- **Stated exercise**
Where does the string "with" appear? Copy every line of the entries below that holds it.
— Start —
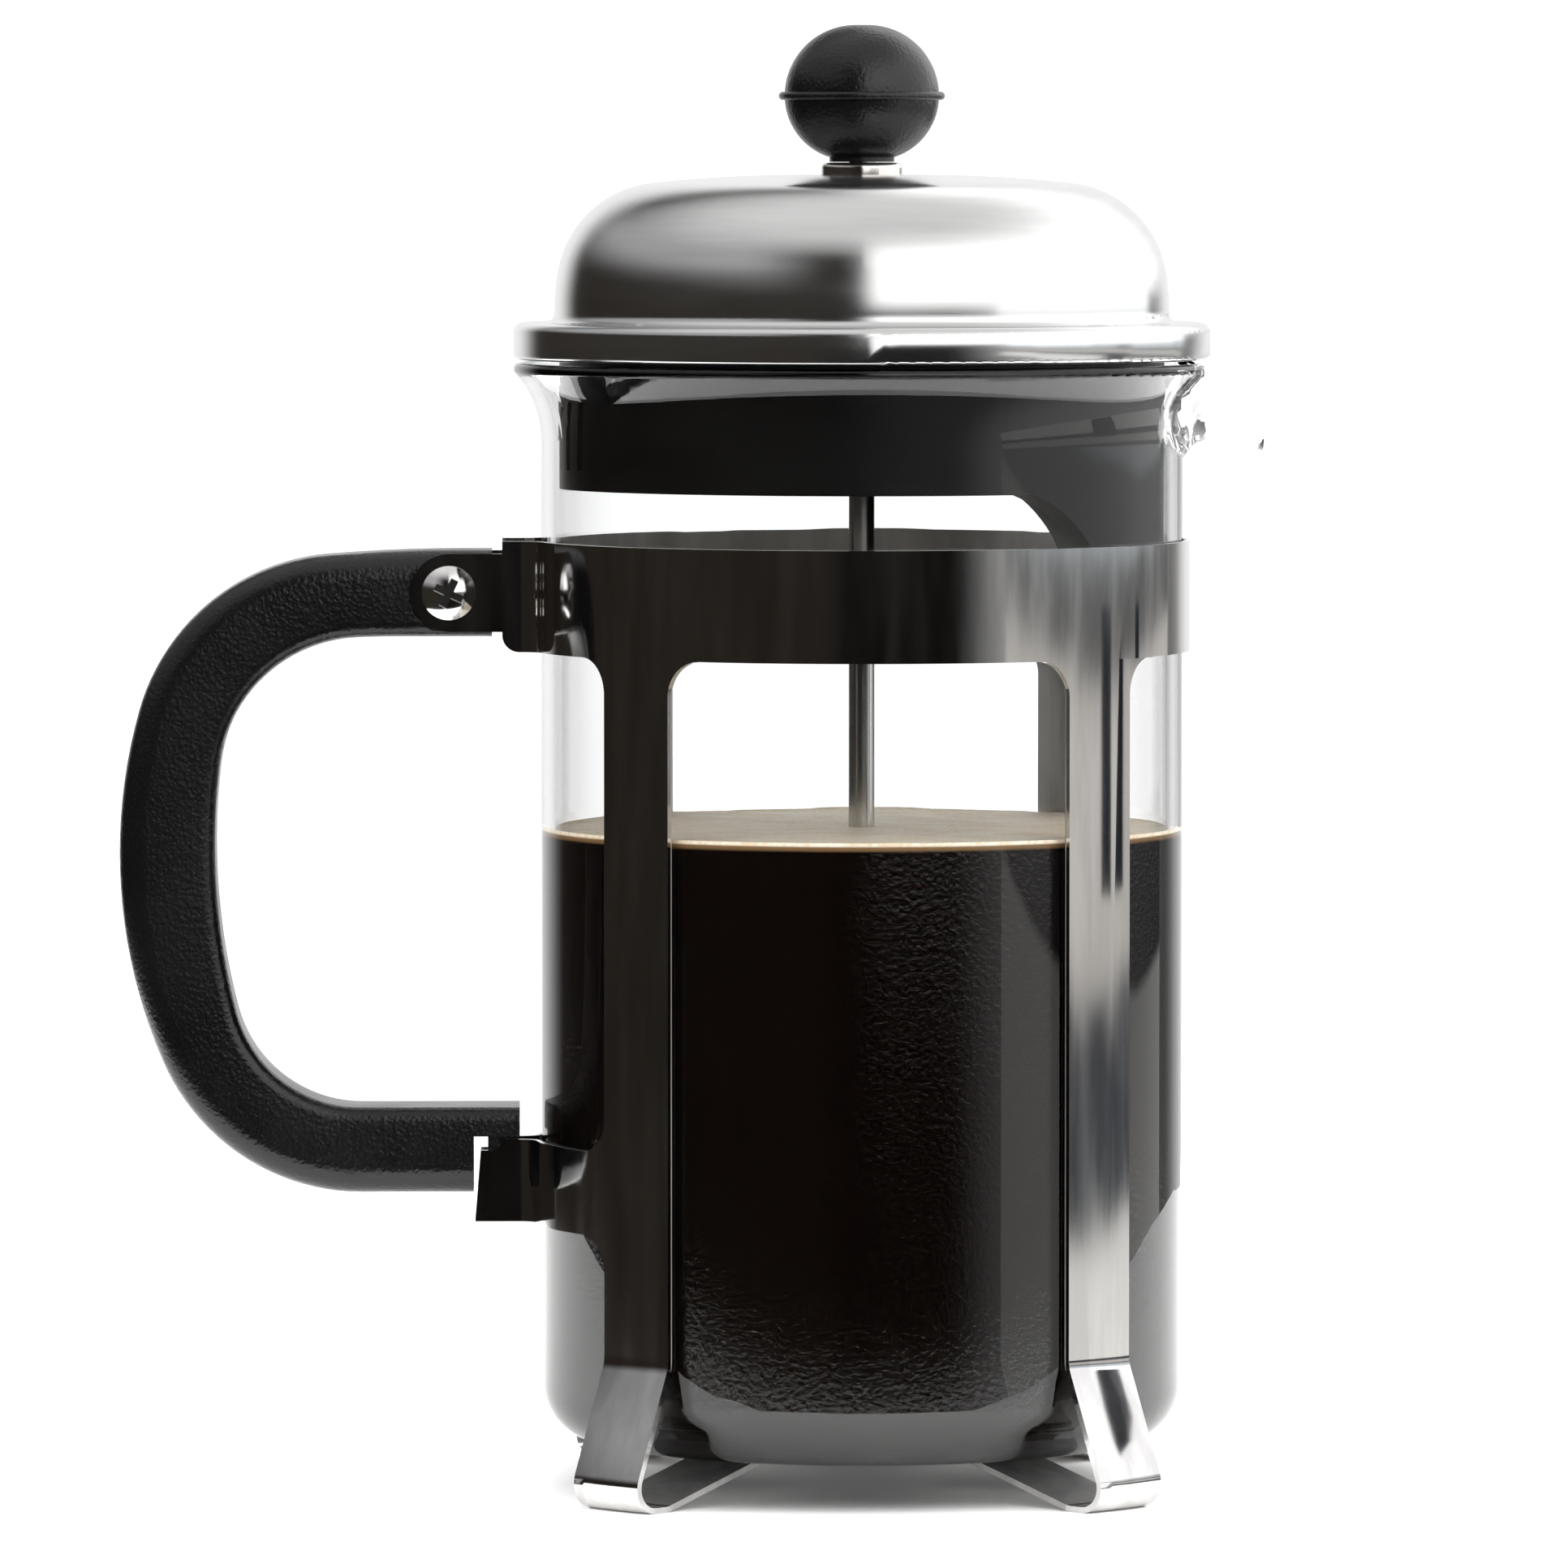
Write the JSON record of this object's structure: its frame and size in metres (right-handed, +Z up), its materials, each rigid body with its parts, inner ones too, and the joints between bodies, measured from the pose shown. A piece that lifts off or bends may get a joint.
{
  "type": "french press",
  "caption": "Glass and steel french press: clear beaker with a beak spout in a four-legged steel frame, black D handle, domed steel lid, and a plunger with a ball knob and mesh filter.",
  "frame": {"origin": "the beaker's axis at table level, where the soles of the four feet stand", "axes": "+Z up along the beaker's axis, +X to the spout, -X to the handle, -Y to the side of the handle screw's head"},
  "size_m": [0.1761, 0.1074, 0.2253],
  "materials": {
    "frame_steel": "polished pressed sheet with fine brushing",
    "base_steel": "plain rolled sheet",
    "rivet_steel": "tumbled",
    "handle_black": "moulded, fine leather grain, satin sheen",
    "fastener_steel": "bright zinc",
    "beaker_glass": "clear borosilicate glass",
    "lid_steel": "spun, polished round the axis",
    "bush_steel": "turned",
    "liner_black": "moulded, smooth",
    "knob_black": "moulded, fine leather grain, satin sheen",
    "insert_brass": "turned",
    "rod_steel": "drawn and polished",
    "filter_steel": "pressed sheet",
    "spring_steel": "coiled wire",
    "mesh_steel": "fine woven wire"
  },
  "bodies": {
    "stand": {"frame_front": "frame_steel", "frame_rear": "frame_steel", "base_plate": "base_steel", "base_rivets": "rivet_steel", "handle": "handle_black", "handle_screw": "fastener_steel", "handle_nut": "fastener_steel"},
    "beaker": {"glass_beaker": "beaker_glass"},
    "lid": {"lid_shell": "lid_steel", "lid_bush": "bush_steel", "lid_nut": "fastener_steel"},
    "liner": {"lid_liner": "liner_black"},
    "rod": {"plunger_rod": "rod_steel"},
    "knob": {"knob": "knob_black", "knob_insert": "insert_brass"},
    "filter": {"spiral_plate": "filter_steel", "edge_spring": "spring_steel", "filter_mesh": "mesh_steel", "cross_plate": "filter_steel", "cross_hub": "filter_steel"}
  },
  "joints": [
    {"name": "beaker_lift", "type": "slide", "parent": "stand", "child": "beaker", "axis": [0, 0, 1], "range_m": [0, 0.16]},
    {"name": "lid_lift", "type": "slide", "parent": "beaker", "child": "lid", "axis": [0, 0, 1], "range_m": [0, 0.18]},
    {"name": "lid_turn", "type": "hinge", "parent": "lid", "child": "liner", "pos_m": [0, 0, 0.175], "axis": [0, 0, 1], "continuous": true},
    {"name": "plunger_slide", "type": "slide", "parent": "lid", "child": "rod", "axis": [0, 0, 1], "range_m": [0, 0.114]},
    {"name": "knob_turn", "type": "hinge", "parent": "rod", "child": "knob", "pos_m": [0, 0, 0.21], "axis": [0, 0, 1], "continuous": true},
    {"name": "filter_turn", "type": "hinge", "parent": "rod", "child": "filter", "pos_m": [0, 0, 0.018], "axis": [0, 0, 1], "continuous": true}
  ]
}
— End —
— Start —
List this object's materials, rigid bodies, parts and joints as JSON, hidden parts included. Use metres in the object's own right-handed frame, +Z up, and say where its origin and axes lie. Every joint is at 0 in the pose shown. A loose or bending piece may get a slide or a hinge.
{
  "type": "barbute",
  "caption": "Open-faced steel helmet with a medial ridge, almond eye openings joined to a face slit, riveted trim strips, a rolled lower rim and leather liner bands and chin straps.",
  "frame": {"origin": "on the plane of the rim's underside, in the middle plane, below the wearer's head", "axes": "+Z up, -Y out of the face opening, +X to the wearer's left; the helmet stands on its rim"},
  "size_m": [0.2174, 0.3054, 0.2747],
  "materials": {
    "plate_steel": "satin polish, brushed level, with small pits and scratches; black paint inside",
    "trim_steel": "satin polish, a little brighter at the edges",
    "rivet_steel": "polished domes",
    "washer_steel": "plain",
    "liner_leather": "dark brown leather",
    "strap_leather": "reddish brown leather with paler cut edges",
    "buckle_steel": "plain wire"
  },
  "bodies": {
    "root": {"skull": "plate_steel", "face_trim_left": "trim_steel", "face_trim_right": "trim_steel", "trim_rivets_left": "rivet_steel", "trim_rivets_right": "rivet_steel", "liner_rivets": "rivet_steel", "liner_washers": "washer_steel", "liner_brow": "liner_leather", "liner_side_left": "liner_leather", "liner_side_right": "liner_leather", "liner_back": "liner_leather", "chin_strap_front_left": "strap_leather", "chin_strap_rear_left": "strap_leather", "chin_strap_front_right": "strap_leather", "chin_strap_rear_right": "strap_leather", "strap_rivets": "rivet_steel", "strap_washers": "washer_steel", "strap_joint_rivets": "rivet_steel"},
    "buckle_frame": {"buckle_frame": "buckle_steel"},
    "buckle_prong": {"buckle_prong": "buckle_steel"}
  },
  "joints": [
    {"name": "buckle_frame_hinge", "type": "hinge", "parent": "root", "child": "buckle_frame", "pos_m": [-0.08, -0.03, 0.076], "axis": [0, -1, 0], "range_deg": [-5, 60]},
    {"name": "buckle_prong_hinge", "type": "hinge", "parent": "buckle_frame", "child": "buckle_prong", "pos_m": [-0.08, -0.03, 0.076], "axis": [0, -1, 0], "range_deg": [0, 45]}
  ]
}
— End —
— Start —
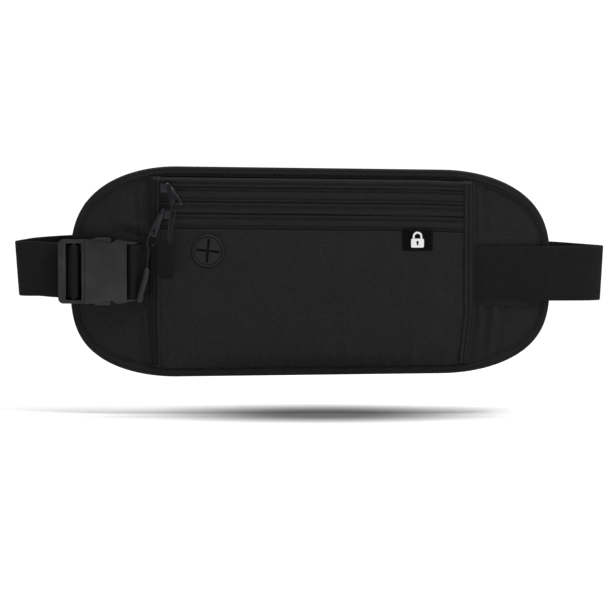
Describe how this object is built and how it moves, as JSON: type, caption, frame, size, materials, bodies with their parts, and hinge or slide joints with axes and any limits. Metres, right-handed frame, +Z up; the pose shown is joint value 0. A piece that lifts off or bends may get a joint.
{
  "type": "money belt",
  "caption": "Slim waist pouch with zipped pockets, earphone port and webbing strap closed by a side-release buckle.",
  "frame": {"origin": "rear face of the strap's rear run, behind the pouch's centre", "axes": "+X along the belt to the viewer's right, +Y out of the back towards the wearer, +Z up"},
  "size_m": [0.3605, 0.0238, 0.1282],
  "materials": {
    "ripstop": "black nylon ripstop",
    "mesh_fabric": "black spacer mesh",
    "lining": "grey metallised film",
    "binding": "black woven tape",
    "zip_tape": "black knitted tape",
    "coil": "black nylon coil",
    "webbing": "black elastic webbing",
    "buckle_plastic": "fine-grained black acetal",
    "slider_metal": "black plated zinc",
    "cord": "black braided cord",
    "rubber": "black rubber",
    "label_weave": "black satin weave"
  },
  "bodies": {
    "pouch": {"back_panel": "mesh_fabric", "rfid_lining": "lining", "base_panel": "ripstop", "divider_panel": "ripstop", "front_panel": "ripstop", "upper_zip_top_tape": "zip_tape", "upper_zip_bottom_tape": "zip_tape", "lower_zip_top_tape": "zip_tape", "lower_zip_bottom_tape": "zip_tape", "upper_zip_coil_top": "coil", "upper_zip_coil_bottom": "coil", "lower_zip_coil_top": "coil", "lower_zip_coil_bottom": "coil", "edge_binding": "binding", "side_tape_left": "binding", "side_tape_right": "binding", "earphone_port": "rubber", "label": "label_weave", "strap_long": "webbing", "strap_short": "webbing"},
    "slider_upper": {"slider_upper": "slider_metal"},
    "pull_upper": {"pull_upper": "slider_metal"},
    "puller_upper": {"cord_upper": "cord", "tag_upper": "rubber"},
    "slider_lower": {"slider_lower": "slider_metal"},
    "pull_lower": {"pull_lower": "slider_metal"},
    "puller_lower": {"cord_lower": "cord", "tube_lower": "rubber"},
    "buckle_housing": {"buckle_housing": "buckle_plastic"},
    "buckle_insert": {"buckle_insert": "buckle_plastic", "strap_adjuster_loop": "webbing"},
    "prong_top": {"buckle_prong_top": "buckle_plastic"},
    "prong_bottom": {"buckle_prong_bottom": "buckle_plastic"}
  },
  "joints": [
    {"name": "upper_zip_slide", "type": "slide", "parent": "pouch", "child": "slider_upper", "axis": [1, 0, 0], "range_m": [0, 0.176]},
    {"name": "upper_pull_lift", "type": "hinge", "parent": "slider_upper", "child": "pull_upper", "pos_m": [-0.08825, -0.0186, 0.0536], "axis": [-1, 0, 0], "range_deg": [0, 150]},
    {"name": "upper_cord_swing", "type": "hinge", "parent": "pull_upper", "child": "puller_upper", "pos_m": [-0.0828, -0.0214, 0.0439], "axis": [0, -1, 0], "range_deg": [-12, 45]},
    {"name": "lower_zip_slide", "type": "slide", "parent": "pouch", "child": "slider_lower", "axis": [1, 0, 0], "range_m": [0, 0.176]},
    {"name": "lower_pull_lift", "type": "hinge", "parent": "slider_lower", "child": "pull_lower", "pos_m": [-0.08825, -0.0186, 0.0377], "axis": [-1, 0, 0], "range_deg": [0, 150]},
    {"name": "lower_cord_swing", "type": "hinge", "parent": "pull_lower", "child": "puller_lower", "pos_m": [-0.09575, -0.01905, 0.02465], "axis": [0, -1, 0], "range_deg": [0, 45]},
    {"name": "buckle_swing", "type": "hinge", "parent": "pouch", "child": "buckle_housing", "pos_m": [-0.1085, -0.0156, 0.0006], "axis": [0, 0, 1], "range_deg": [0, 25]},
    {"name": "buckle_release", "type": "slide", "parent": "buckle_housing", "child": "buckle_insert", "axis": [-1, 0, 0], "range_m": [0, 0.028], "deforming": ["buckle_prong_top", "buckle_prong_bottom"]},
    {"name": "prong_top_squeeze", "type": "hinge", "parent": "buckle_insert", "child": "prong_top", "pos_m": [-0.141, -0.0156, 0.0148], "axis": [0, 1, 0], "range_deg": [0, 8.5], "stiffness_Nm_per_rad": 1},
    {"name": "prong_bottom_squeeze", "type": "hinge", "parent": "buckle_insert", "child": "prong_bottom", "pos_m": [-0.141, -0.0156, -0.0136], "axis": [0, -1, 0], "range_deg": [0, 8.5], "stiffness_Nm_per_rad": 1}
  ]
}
— End —
- **Exercise output**
Write the JSON record of this object's structure: its frame and size in metres (right-handed, +Z up), its materials, each rigid body with its parts, inner ones too, and the joints between bodies, measured from the pose shown. A piece that lifts off or bends may get a joint.
  "caption": "Glass and steel french press: clear beaker with a beak spout in a four-legged steel frame, black D handle, domed steel lid, and a plunger with a ball knob and mesh filter.",
    "frame_steel": "polished pressed sheet with fine brushing",
  "caption": "Open-faced steel helmet with a medial ridge, almond eye openings joined to a face slit, riveted trim strips, a rolled lower rim and leather liner bands and chin straps.",
    "plate_steel": "satin polish, brushed level, with small pits and scratches; black paint inside",
    "strap_leather": "reddish brown leather with paler cut edges",
Describe how this object is built and how it moves, as JSON: type, caption, frame, size, materials, bodies with their parts, and hinge or slide joints with axes and any limits. Metres, right-handed frame, +Z up; the pose shown is joint value 0. A piece that lifts off or bends may get a joint.
  "caption": "Slim waist pouch with zipped pockets, earphone port and webbing strap closed by a side-release buckle.",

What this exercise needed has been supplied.